You still rely on ("trust") the TPM provider.  There is no change in
that regard, you still "trust" somebody, it's just a different party.

I realize that there is a practical difference, but the difference is
only that the party which potentially is in control of the key is a
separate party from the one using it.  This means that you now have
two parties to worry about instead of one.

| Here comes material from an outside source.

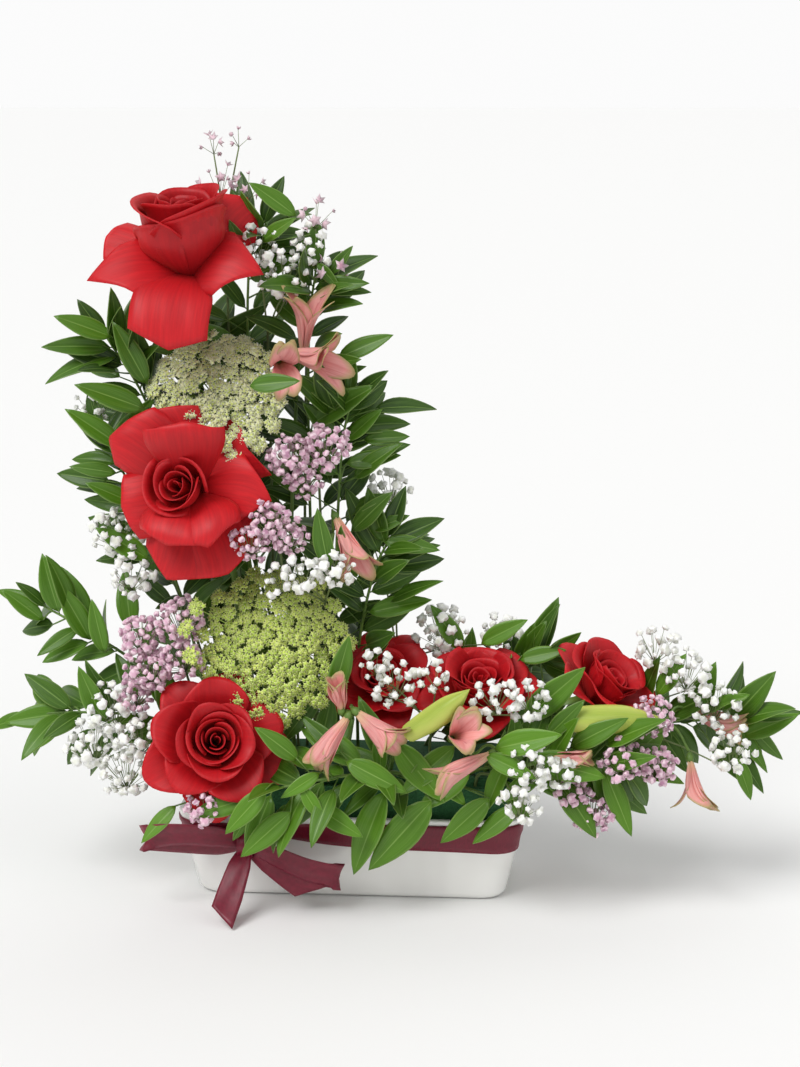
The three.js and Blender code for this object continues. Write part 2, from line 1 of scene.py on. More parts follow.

It is not clear to me that this is better: The concentration of power
and the single point of failure that constitutes the TPM manufacturer
is a grave security threat as well.

In the "hosted server as virtual machine" example, I don't think it
makes much sense.  If your operations are so critical that you require
a high demand of privacy, you will inevitably consider any
implementation running on a virtual machine on a colocation a grave
risk.  Thus, you will better spend the money on a real machine, which
is owned exclusively by you, and you will probably host it in your own
data center.  This is more expensive, but we are talking about very
sensitive data, so you will probably do the calculation on a
worst-case-scenario, and decide that it is too risky to colocate it
even on XenTC++ running on Coyotos 2010 complete with mathematical
correctness proof.  Try to convince your upper management that this is
a safer choice than running the darn thing yourself!

Now, let's say your operation is not that critical, and you are
running your service on a colocated machine together with 10 other
customers.  Now, a bug or missing feature is detected in the operating
system, and it needs to be upgraded.  You really think it is
cost-effective for the service provider to get the upgrade certified
by 10 other customers with equally sensitive data?  I don't buy this
whole scenario.  They would be much better off buying 10 machines, and
not having to worry about it anymore.  This is after all why service
providers use virtual machines in the first place: Because they can
stop worry about the operating system, and leave it to their
customers.  Make them worry about the operating system again, and it
is back to individual hardware machines.